I told my dad today at lunch that DD and I wouldn't be going to AZ with them. I was checking tickets and DD and I could fly to CO for a week and visit my BFF and her kids for less than the weekend in AZ. Or I could put the $$$ towards a trip to Hawaii for the 3 of us. I want to use my vacation dollars for things we enjoy.
186momx, this is why I save money to hopefully use when I'm older to take my kids on vacation. I'm sure your dad would get more quality time with you and your DD if he just offered to foot the bill
1- to answer your question, we basically split per person. When kids were younger, we split only among the adults, but as kids got older and needed their own room, per person seemed to be more fair.
2- Why are you so convinced they are inviting you just to make it cheaper? It's family and they are inviting you - family - to go. You know your family - I don't, obviously. But it seems so cynical to think they are only inviting you to make it cheaper. Just your DD going isn't going to save them a ton of money!!
3- as far as the games go- if you only want to go to 1 game, then go to 1 game. This is a big thing with me and group trips - people HAVE to be o.k. w/ everyone NOT being together constantly all doing the same thing. I'm sure there is more to do in that area that you and DD could explore. If going to 3 games doesn't interest you, then don't go.
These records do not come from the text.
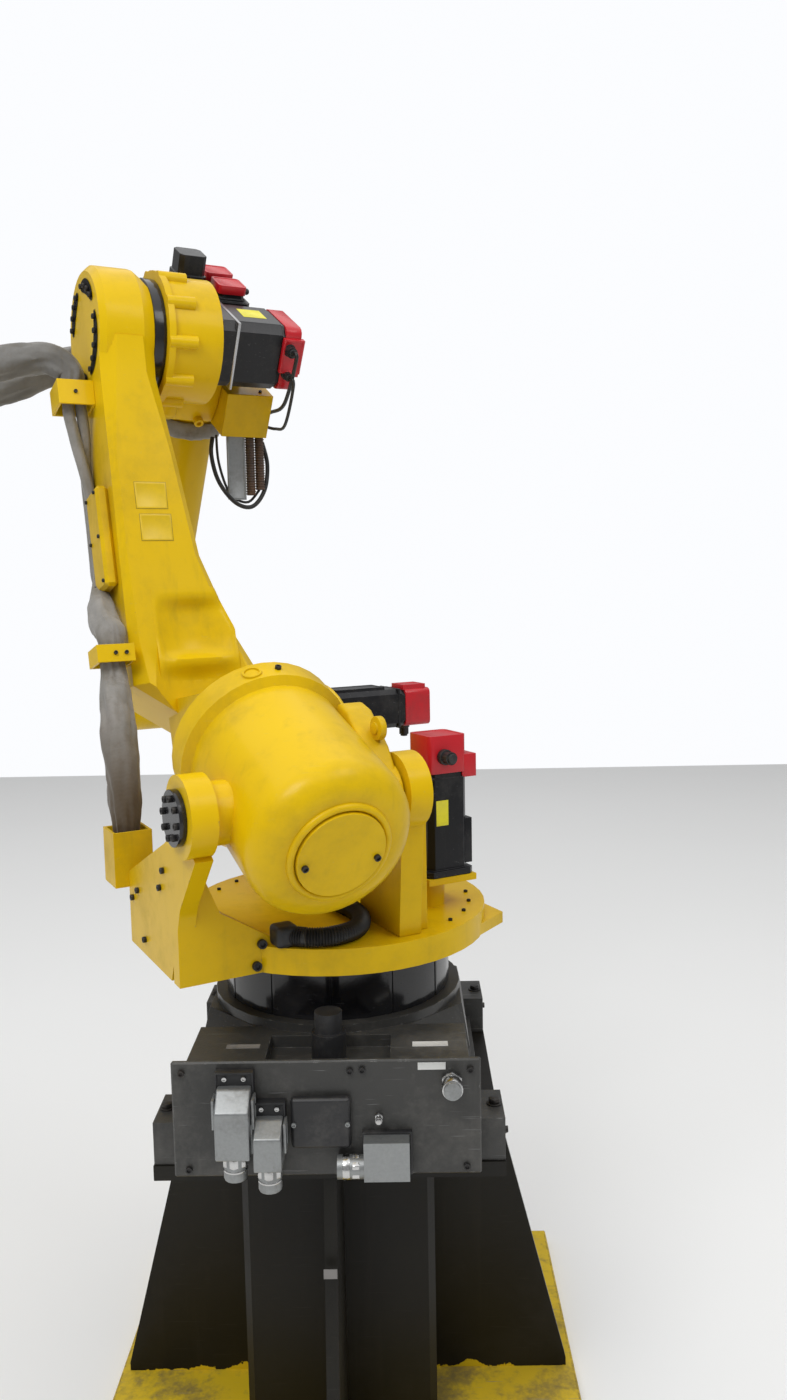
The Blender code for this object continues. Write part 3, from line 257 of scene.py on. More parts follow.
def paintMaterial(name, look):
    material, nodes, links, shader, coords = startMaterial(name)
    drift = noiseNode(nodes, links, coords, look["driftScale"], 4.0)
    colour = mixColour(nodes, links, rampNode(nodes, links, drift, 0.3, 0.7), look["colour"], look["shade"])
    grime = place(nodes, links, "grime", coords, {"Scale": look["grimeScale"], "Amount": look["grime"]})
    colour = mixColour(nodes, links, grime["Mask"], colour, look["dirt"])
    colour = mixColour(nodes, links, mathNode(nodes, links, "MULTIPLY", grime["Streaks"], 0.6), colour,
                       look["dirt"])
    scratch = place(nodes, links, "scratches", coords, {"Amount": look["scratches"]})["Mask"]
    colour = mixColour(nodes, links, scratch, colour, look["scratchColour"])
    wear = place(nodes, links, "edgeWear", coords,
                 {"Width": look["edgeWidth"], "Amount": look["edge"]})["Mask"]
    colour = mixColour(nodes, links, wear, colour, look["bare"])
    if "lap" in look:
        height = nodes.new("ShaderNodeSeparateXYZ")
        links.new(coords, height.inputs[0])
        ragged = mathNode(nodes, links, "MULTIPLY",
                          noiseNode(nodes, links, coords, look["lapScale"], 5.0, 0.65), look["lapRagged"])
        level = mathNode(nodes, links, "ADD",
                         mathNode(nodes, links, "SUBTRACT", height.outputs["Z"], ragged),
                         look["lapRagged"] / 2)
        colour = mixColour(nodes, links,
                           rampNode(nodes, links, level, look["lapHigh"], look["lapHigh"] + 0.002),
                           look["lap"], colour)
    links.new(colour, shader.inputs["Base Color"])
    gloss = mathNode(nodes, links, "ADD", look["rough"],
                     mathNode(nodes, links, "MULTIPLY", grime["Mask"], 0.35))
    gloss = mathNode(nodes, links, "ADD", gloss, mathNode(nodes, links, "MULTIPLY", wear, 0.2), True)
    links.new(gloss, shader.inputs["Roughness"])
    shader.inputs["Coat Roughness"].default_value = look["coatRough"]
    shader.inputs["Coat Weight"].default_value = look["coat"]
    shader.inputs["Specular IOR Level"].default_value = look["specular"]
    peel = noiseNode(nodes, links, coords, look["peelScale"], 3.0)
    normal = bumpFrom(nodes, links, peel, look["peel"], 0.001)
    chips = mathNode(nodes, links, "SUBTRACT", 1.0, mathNode(nodes, links, "MAXIMUM", wear, scratch))
    links.new(bumpFrom(nodes, links, chips, 0.5, 0.0006, normal), shader.inputs["Normal"])
    return material


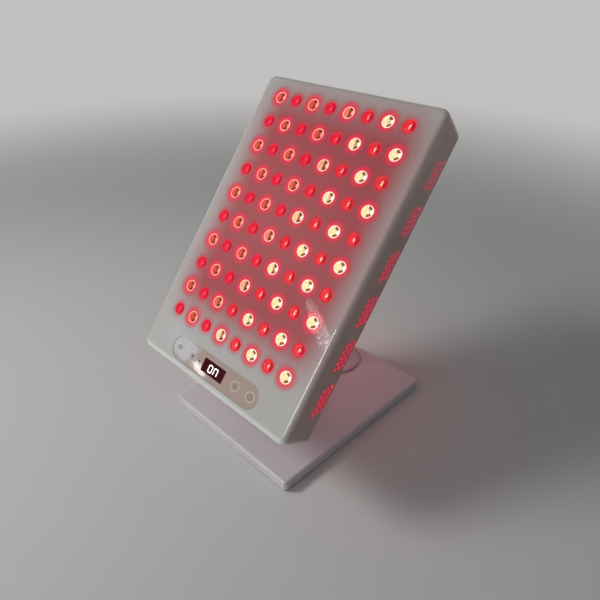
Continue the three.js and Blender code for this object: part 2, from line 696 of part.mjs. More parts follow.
function makeBottomCover() {
  const outline = roundedOutline(baseCorners(BASE_WALL + GAP), BASE_CORNER_R);
  const holes = baseScrewPlaces().map(([x, y]) => [x, y, SCREW_R + SCREW_GAP]);
  let body = solid(prism(outline, BOTTOM_T, holes).translate(0, 0, FOOT_OUT));
  for (const place of Object.values(footPlaces())) {
    const recess = rod('z', FOOT_R + GAP, FOOT_OUT - OVERRUN, FOOT_OUT + FOOT_SINK + GAP);
    body = body.subtract(solid(recess.translate(place.x, place.y, 0)));
  }
  for (const [x, y] of baseScrewPlaces()) {
    const sink = rod('z', SCREW_HEAD_R + SCREW_GAP, FOOT_OUT - OVERRUN, FOOT_OUT + BOTTOM_T / 2);
    body = body.subtract(solid(sink.translate(x, y, 0)));
  }
  return geometryOf(body);
}

// A base screw along Z whose head lies in the bottom cover's counterbore.
function makeBaseScrew(x, y) {
  const seatZ = FOOT_OUT + BOTTOM_T / 2 - GAP;
  const profile = [
    new THREE.Vector2(0, FOOT_OUT),
    new THREE.Vector2(SCREW_HEAD_R, FOOT_OUT),
    new THREE.Vector2(SCREW_HEAD_R, seatZ),
    new THREE.Vector2(SCREW_R, seatZ),
    new THREE.Vector2(SCREW_R, FOOT_OUT + BASE_SCREW_L),
    new THREE.Vector2(0, FOOT_OUT + BASE_SCREW_L),
  ];
  return new THREE.LatheGeometry(profile, SMALL_SIDES).rotateX(Math.PI / 2).translate(x, y, 0);
}

function makeFoot(place) {
  return rod('z', FOOT_R, 0, FOOT_OUT + FOOT_SINK).translate(place.x, place.y, 0);
}

// The oblong foot that closes the recess around the arm, with a softened upper edge.
function makeCollar() {
  const fromZ = BASE_TOP_Z - SEAM_DEEP + GAP;
  const toZ = BASE_TOP_Z + COLLAR_UP;
  const ring = (inset, z) => roundedOutline(
    rectangle(COLLAR_W - 2 * inset, COLLAR_D - 2 * inset), (COLLAR_D / 2 - inset) * PILL_SHARE, 2 * ARC_STEPS,
  ).map((p) => new THREE.Vector3(p.x, p.y, z));
  const rings = [ring(0, fromZ)];
  for (let k = 0; k <= ARC_STEPS; k++) {
    const angle = (k / ARC_STEPS) * (Math.PI / 2);
    rings.push(ring(COLLAR_EDGE_R * (1 - Math.cos(angle)), toZ - COLLAR_EDGE_R * (1 - Math.sin(angle))));
  }
  const hole = roundedOutline(
    rectangle(ARM_FOOT_W + 2 * GAP, ARM_FOOT_D + 2 * GAP), (ARM_FOOT_D / 2) * PILL_SHARE, ARC_STEPS,
  );
  const opening = prism(hole, toZ - fromZ + 2 * OVERRUN).translate(0, 0, fromZ - OVERRUN);
  return geometryOf(solid(loft(rings)).subtract(solid(opening))).translate(0, ARM_Y, 0);
}

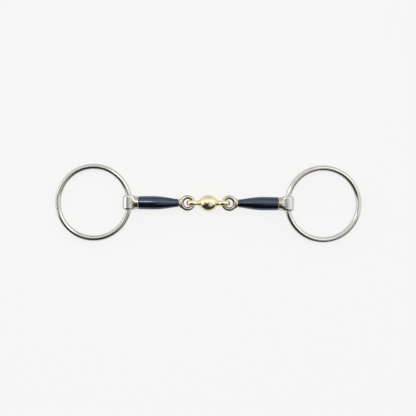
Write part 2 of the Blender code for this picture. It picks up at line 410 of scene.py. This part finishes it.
class Nodes:
    """A small helper that adds nodes to a material and links them by name."""

    def __init__(self, name):
        self.material = bpy.data.materials.new(name)
        self.material.use_nodes = True
        self.tree = self.material.node_tree
        self.shader = self.tree.nodes["Principled BSDF"]
        self.place = self.add("ShaderNodeTexCoord").outputs["Object"]

    def add(self, kind, **settings):
        node = self.tree.nodes.new(kind)
        for key, value in settings.items():
            setattr(node, key, value)
        return node

    def link(self, output, socket):
        self.tree.links.new(output, socket)

    def stretched(self, scale):
        mapping = self.add("ShaderNodeMapping")
        mapping.inputs["Scale"].default_value = scale
        self.link(self.place, mapping.inputs["Vector"])
        return mapping.outputs["Vector"]

    def noise(self, scale, detail=4.0, roughness=0.5, vector=None):
        node = self.add("ShaderNodeTexNoise")
        node.inputs["Scale"].default_value = scale
        node.inputs["Detail"].default_value = detail
        node.inputs["Roughness"].default_value = roughness
        self.link(vector or self.place, node.inputs["Vector"])
        return node.outputs["Fac"]

    def ramp(self, factor, stops):
        node = self.add("ShaderNodeValToRGB")
        elements = node.color_ramp.elements
        while len(elements) < len(stops):
            elements.new(0.5)
        for element, (position, colour) in zip(elements, stops):
            element.position = position
            element.color = (*colour, 1.0)
        self.link(factor, node.inputs["Fac"])
        return node.outputs["Color"]

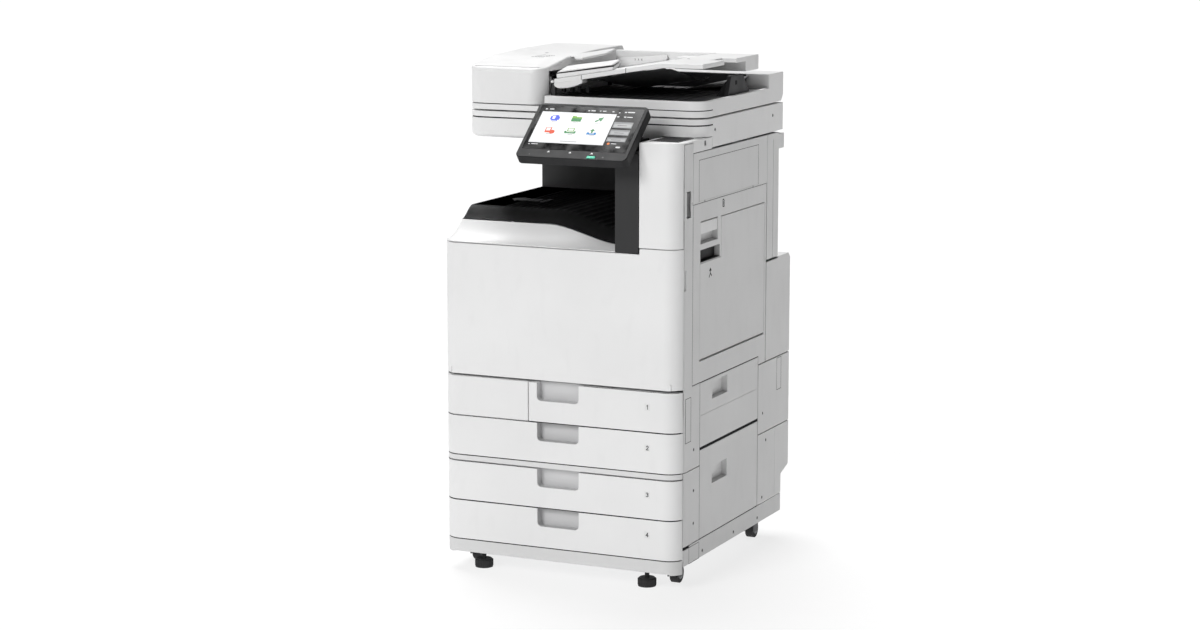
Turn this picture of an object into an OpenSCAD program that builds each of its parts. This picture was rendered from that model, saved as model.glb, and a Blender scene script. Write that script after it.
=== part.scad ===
// Floor-standing office photocopier with an in-body output tray, a document
// feeder and four paper drawers. Lengths are in millimetres, +Z is up, +X is
// to the right of a person at the front, and the front faces -Y. The origin is
// on the floor, at the middle of the outer box.

/* [Overall] */
// Width across the side covers
body_w = 565; // [560:1:575]
// Depth from the control panel's front edge to the back of the rear box
body_d = 722; // [715:1:730]
// How far the control panel stands in front of the front door
panel_reach = 70; // [66:1:76]
// Radius of the two rounded front corners
front_radius = 38; // [36:1:42]
// Wall thickness of the plastic covers
wall = 3; // [2.5:0.5:3.5]
// Gap between neighbouring covers
gap = 1.5; // [1:0.1:2]

/* [Drawers] */
// Height of the first drawer front's lower edge
drawer_z0 = 69; // [67:1:71]
// Height from one drawer to the next
drawer_pitch = 88.5; // [87:0.5:90]
// Height of the strip between the feeding unit and the main unit
strip_h = 12; // [10:1:14]
// Depth of a paper cassette
cassette_d = 400; // [380:5:410]
// Height of a paper cassette's walls
cassette_h = 62; // [50:1:70]
// Width of the finger pocket in a drawer front
grip_w = 98; // [80:1:110]
// Height of the finger pocket in a drawer front
grip_h = 40; // [34:1:44]
// Depth of the finger pocket in a drawer front
grip_d = 20; // [14:1:21]

/* [Output tray] */
// Height of the front door's upper edge
door_top_z = 728; // [726:1:730]
// Height of the tray's surface at its left end
tray_high_z = 797; // [790:1:800]
// Height of the tray's surface at its right end
tray_low_z = 757; // [752:1:765]
// Distance of the tray's front lip behind the door
lip_y = 69; // [64:1:74]
// Distance from the door to the cavity's back wall
cavity_d = 466; // [450:1:480]

/* [Scanner and feeder] */
// Height of the scanner's top face
scanner_top_z = 1003; // [1000:1:1006]
// Distance of the scanner's front behind the door
scanner_y = 124; // [120:1:128]
// Height of the feeder base's top face
deck_z = 1041; // [1038:1:1044]
// Highest point of the feeder cover
feeder_top_z = 1124; // [1118:1:1128]

/* [Control panel] */
// Width of the control panel
panel_w = 256; // [250:1:262]
// Length of the control panel along its face
panel_l = 163; // [155:1:168]
// Thickness of the control panel
panel_t = 22; // [18:1:24]
// Angle of the panel's face above the horizontal
panel_tilt = 38.8; // [34:0.2:42]

/* [Hidden] */
$fn = 64;

half_w = body_w / 2;
door_y = panel_reach - body_d / 2;
rear_y = body_d - panel_reach;

// Fit between a pin and its bore, and a small step that keeps cuts clean
fit = 0.05;
eps = 1;

// Heights that follow from the drawers
unit_seam_z = drawer_z0 + 2 * drawer_pitch + strip_h;
drawer_row_z = [unit_seam_z + drawer_pitch + gap / 2, unit_seam_z + gap / 2,
  drawer_z0 + drawer_pitch, drawer_z0];
door_z0 = unit_seam_z + 2 * drawer_pitch + 4;

// The front covers end this far behind the door, where the side covers begin
front_seam_y = 26;
side_start_y = front_seam_y + gap;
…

This is YOUR vacation just as much as it's anyone elses.
And really, if they said that you HAVE to go to all the games, that alone would probably make me bow out. I don't want to go on a trip where I'm forced to do stuff I don't want to do.
4- Lastly - be more upfront about your concerns. While they may be trying to determine who is going before saying "it's going to cost $ per person", you can at least find out if they plan to split per person/ per room, or what. And same with rental car - how will that be split? There is nothing wrong with saying "we have a vacation budget and I need to have a better idea of how the house and car will be split".
ETA: If they ask "what's your budget?", I'd say "thats for me to worry about. I just need to have an idea of expenses/ how things will be split". You don't need to tell them what you feel you can afford.
We use the app Splitwise when we travel with a group. You load all spends, regardless of who picks up the bill. Then you can assign each one differently - one maybe a 50/50 split with another person, one a three way split for all, etc. at the end of the trip, you click a button to settle up, and it can tell you who owes what to whom.
It doesn’t help define your particular parameters, but it does make execution super easy, so I thought I’d share.